Lewis' way to a new band had been paved by still another music figure from Tulsa, Gordon Shryock, who worked in the Los Angeles music industry when Lewis began thinking about moving to Oklahoma. Shryock not only encouraged him, but suggested another member, Billy Cowsill, who had left his popular family band, the Cowsills.

"I knew Cowsill because he'd been a Playboy," Lewis says. "I believe it was in '69. We were going over to Hawaii and playing for eight days, and I needed a guitar player, so I just asked him. I had no idea Gordon wanted him in the band. So when he mentioned him, I said, 'Yeah. Yeah. He's pretty good.' "

So, with two well-known recording artists as frontmen, Shryock assembled the rest of Medicine by drawing from the thriving Tulsa music scene - the husband-and-wife duo of Larry and Ann Bell (on keyboards and vocals, respectively) and a rhythm section consisting of two drummers, Bill Boatman (who had worked in a later version of the Playboys) and Gary Sanders, along with percussionist Valentino Pina. Lewis brought in singer Dennis Janes, whom he describes as "a friend of mine from LA who always wanted to sing, so I gave him a shot. He ended up as just a background vocalist with Ann and Larry Bell."

At one point, many of the band members, including Lewis, lived in the house of Shryock's mother.

"That was at 21st and Zunis," he says with a laugh. "I don't know how I even remember that."

Lewis was installed as the band's lead guitarist with Cowsill the primary vocalist.

"He sang all the leads on the original material we did," Lewis says. "But even if I didn't want to, I had to do my hits because people knew me and they wanted to hear those tunes. I was geared more toward original music for Medicine, but out of all my hits, I picked out the four biggest ones, and we mixed them in with the original stuff."

Medicine, he adds, "played mostly club gigs and outside festivals.

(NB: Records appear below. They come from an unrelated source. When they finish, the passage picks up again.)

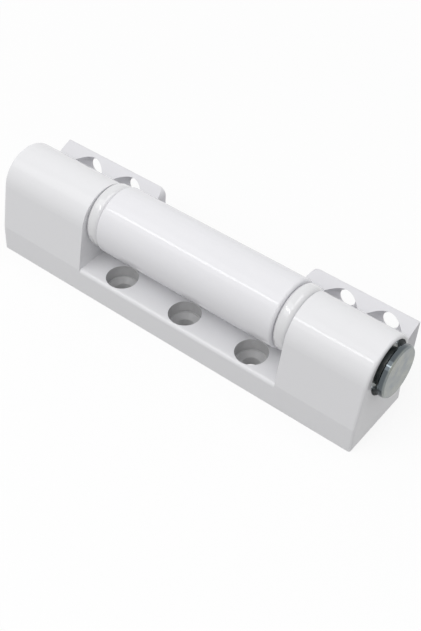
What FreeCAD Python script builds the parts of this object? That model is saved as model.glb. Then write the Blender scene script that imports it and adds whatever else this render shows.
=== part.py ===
import FreeCAD, Part
import math
import os

from FreeCAD import Vector

os.makedirs("parts", exist_ok=True)

# Surface door hinge, lying on the flat base of its block leaf.
# X runs along the pin, Y from the front edge to the back, Z up. Millimetres.
# The shapes are drawn from the front left corner of the base. Each is moved as it is
# written, so that the origin of the part is the middle of the base.

# Overall sizes of the block leaf
length = 141.0
base_depth = 26.6
plate_height = 9.0
foot_lean = 0.6
left_block_length = 34.9
right_block_length = 27.9
crown_r = 11.5
end_edge_round = 0.9
plate_edge_round = 1.3

# Pin axis, measured from the centre of the rounded block top
pin_back = 0.5
pin_up = 1.3

# Screw holes of the front plate
front_hole_count = 3
front_hole_pitch = 26.0
front_hole_in = 6.9
front_hole_r = 3.2
front_sink_r = 5.3
front_sink_depth = 4.4
front_cone_r = 4.7

# Pin, its bore and the pieces on it
pin_r = 6.9
liner_wall = 2.05
mouth_depth = 3.0
neck_r = 6.0
neck_length = 2.7
head_r = 8.4
head_thick = 2.3
head_chamfer = 0.45
pin_chamfer = 0.6
pin_tail_in = 0.7
washer_wall = 1.3
washer_thick = 1.5
clip_thick = 1.2
clip_groove_depth = 0.6
clip_width = 1.6
clip_eye_r = 1.3
clip_eye_hole_r = 0.6
clip_gap_deg = 40.0

# Barrel with its end bushes
barrel_r = 11.4
barrel_over_plate = 2.9
barrel_edge_round = 0.8
bush_flange_width = 5.0
bush_flange_r = 10.9
bush_flange_round = 1.9
bush_wall = 2.15
bush_reach = 20.0

# Rear plate of the barrel leaf, with the notch between its tabs
tab_thick = 6.2
tab_height = 17.0
tab_top_up = 3.7
tab_left_in = 0.3
tab_right_in = 1.6
tab_land = 0.5
tab_slope_height = 3.0
tab_slope_round = 3.0
tab_corner_round = 2.6
notch_start = 43.3
notch_length = 58.5
notch_depth = 6.6
notch_round = 2.0
web_end_in = 2.5
left_tab_hole_in = 13.6
left_tab_hole_pitch = 17.1
right_tab_hole_in = 10.5
right_tab_hole_pitch = 15.2
tab_hole_down = 4.5
tab_hole_r = 2.8
tab_sink_r = 7.3
tab_drill_land = 0.5

# Clearances
running = 0.05
side_play = 0.2
swing_gap = 0.7
rest_gap = 0.35

# How far cutters run past a face, and how near an edge must be to count as in a plane
over = 1.0
near = 1e-4

# Places worked out from the sizes
crown_y = base_depth - crown_r
axis_y = crown_y + pin_back
axis_z = plate_height + barrel_over_plate + barrel_r
crown_z = axis_z - pin_up
bore_r = pin_r + running + liner_wall
right_block_start = length - right_block_length
barrel_start = left_block_length + side_play + bush_flange_width
barrel_end = right_block_start - side_play - bush_flange_width
barrel_length = barrel_end - barrel_start
front_middle = (left_block_length + right_block_start) / 2
tab_inner = pin_back + crown_r + swing_gap
tab_bottom = tab_top_up - tab_height
notch_floor = tab_top_up - notch_depth

X_AXIS = Vector(1, 0, 0)
PIN_LINE = Vector(0, axis_y, axis_z)


def hang_angle():
    """Degrees by which the barrel leaf leans in before its lower edge meets the base."""
    reach = math.hypot(tab_inner, tab_bottom)
    upright = math.atan2(tab_bottom, tab_inner)
    leaning = -math.acos((base_depth - axis_y + rest_gap) / reach)
    return math.degrees(upright - leaning)


def closed_face(edges):
    return Part.Face(Part.Wire(Part.__sortEdges__(edges)))


def line(a, b):
    return Part.makeLine(Vector(*a), Vector(*b))


def arc(a, middle, b):
    return Part.Arc(Vector(*a), Vector(*middle), Vector(*b)).toShape()


def pin_cylinder(radius, start, end):
    """A round bar on the pin axis from one place along X to another."""
    return Part.makeCylinder(radius, end - start, PIN_LINE + Vector(start, 0, 0), X_AXIS)


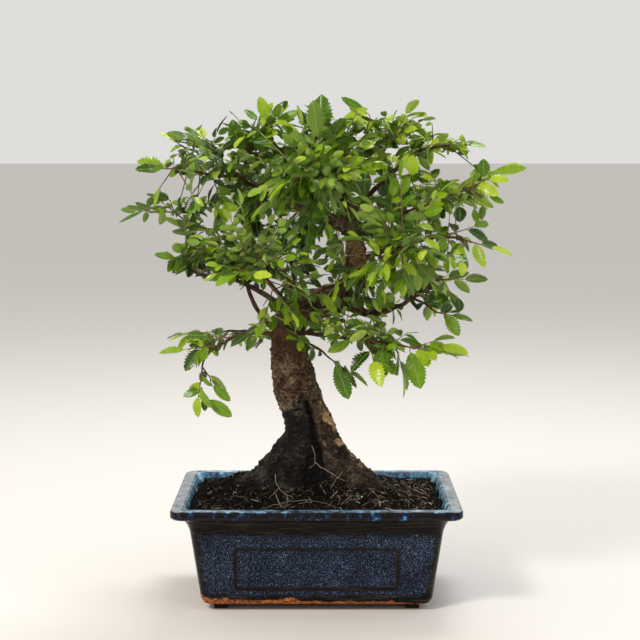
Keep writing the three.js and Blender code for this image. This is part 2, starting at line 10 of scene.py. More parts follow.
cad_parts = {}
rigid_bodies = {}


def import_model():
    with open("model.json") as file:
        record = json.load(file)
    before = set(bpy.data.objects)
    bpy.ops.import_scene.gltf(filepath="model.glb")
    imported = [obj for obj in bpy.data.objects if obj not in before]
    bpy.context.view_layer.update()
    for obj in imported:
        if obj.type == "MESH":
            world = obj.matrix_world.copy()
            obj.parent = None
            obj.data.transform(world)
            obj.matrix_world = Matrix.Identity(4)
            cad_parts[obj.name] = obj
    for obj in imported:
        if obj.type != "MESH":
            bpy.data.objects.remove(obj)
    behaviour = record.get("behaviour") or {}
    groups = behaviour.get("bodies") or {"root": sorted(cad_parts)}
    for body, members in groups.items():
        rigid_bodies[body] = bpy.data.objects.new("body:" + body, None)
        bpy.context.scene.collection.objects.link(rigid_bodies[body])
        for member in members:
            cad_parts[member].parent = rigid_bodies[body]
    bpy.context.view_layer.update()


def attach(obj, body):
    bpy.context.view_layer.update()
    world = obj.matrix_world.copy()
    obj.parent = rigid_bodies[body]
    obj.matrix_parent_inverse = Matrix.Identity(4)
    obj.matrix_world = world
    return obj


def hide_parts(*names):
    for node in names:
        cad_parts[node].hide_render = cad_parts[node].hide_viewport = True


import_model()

# Without a seed, noise_vector would start from the clock.
noise.seed_set(19)
MM = 0.001
UP = np.array((0.0, 0.0, 1.0))
BACK = np.array((0.0, 1.0, 0.0))

# Camera, in millimetres and radians, and its focal length in pixels of a square frame.
CAMERA_X, CAMERA_AWAY, CAMERA_Z, CAMERA_PITCH = 2.3, 1129.4, 317.5, 0.1056
FOCAL_PIXELS, FRAME_PIXELS = 1593, 640

# Pot, in millimetres: half width and height of each row, up the outside and down the inside. The
# depth at any height is less than the width by the inset on each side.
POT_INSET = 27.5
WALL_FOOT, WALL_FOOT_Z = 80.6, 9.0
WALL_HEAD, WALL_HEAD_Z = 87.0, 54.5
WALL_SLOPE = (WALL_HEAD - WALL_FOOT) / (WALL_HEAD_Z - WALL_FOOT_Z)
POT_ROWS = [
    (74.2, 4.0), (78.6, 5.2), (WALL_FOOT, WALL_FOOT_Z), (WALL_HEAD, WALL_HEAD_Z), (87.6, 58.1),
    (88.9, 61.9), (90.8, 65.1), (93.4, 67.5), (98.9, 68.4), (100.0, 69.6), (100.0, 73.3),
    (98.9, 74.5), (91.6, 74.5), (90.4, 74.0), (89.6, 72.0), (82.0, WALL_HEAD_Z), (74.0, 11.0),
]
POT_CORNER = 6.0
PANEL_BOTTOM, PANEL_TOP, PANEL_SINK, PANEL_CORNER = 16.2, 45.5, 1.3, 4.0
PANEL_FRONT, PANEL_END = 112.4, 62.0
FOOT_HALF_WIDTH, FOOT_HALF_DEPTH, FOOT_LONG, FOOT_SHORT, FOOT_BREADTH = 71.5, 44.0, 30.0, 22.0, 9.0
FOOT_HEIGHT = 5.4
DRAIN_X, DRAIN_RADIUS = 38.0, 8.0

# Soil, in millimetres.
SOIL_EDGE, SOIL_MOUND, MOUND_WIDTH, MOUND_DEPTH = 68.7, 13.2, 68.0, 42.0
SOIL_HEAPS = [(-58, 8, 8.5, 17), (50, 0, 4.5, 15), (4, -22, 5, 10)]      # x, y, height and spread
SOIL_HALF_WIDTH = 87.7
# Half width and height of the bed's rows, from its edge down to its floor.
SOIL_ROWS = [(SOIL_HALF_WIDTH, SOIL_EDGE), (81.5, WALL_HEAD_Z), (73.6, 12.8)]
SOIL_CORNER = 5.0
# Fibres and crumbs that lie loose on the bed, and how far out they are scattered.
FIBRES, CRUMBS, SCATTER_X, SCATTER_Y = 5000, 1500, 86, 58.5

# Trunk: centre x, y and z of each section in millimetres, and the radius there.
TRUNK_SECTIONS = [
    (-4, 0, 58.5, 23), (-4, 0, 70.5, 23), (-4, 0, 78.5, 22), (-4, 0, 86.5, 21), (-4.5, 0, 95.5, 20),
    (-5, 0, 104.5, 19.2), (-5.2, 0, 113.5, 18.3), (-6.4, 0, 122.5, 17.2), (-9, 0, 131.5, 16),
    (-13, 0, 141.5, 15.4), (-16.3, 0, 152.5, 15.2), (-18.3, 0, 164.5, 14.6), (-20.5, 1, 176.5, 12.6),
    (-20.5, 1, 188.5, 12), (-17.5, 0, 199.5, 11.7), (-9, -2, 208, 11.3), (4, -5, 211, 10.6),
    (14, -6, 213.5, 9),
]
# Surface roots: direction in degrees, reach, sharpness, height where the flare starts, its power.
ROOT_FOOT = 76.5
ROOTS = [
    (180, 41, 9, 122.5, 1.5), (-4, 31, 9, 124.5, 1.8), (-14, 15, 16, 91.5, 1.4), (-132, 9, 7, 120.5, 1.6),
    (-84, -6, 12, 128.5, 0.8), (-42, 8, 8, 122.5, 1.6), (124, 20, 8, 122.5, 1.8), (56, 22, 8, 122.5, 1.8),
]
# The crease down the front of the trunk runs through these two places, as x and z.
CLEFT_HIGH, CLEFT_LOW = (-6.5, 145.9), (2.3, 97.0)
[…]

We drove to Kansas and Nebraska, to places I guess were concert halls. They were huge, but everybody danced. There was no seating."

When he didn't work with the band, Lewis sometimes performed with other musicians around town, including the then-queen of the Tulsa club scene, vocalist Gus Hardin.

"I sat in on drums, though," he says. "Those were way better guitar players than me. I didn't even want to try it."

Even with a good number of jobs coming along, there were simply too many musicians in Medicine for anyone to make any real money. So Shryock, Medicine's business manager and bassist, tried to raise the stakes by getting a corporate sponsorship, even though, Lewis says with a chuckle, "we were a little too scruffy for that. We all met in a suite in a Marriott somewhere and talked to the bosses, and they just didn't go for it. So there we were. And pretty soon everybody, one by one, just started falling out."

(An advertising poster from late 1970, with some of the members' photos blacked out, has sometimes raised the notion that three of the dropouts were Karstein, J.J. Cale and Jimmy Markham. None of those noted Tulsa musicians, however, was a member of Medicine.)

"When it failed," Lewis says, "it was over, and I just had to start from the bottom and get another set of Playboys."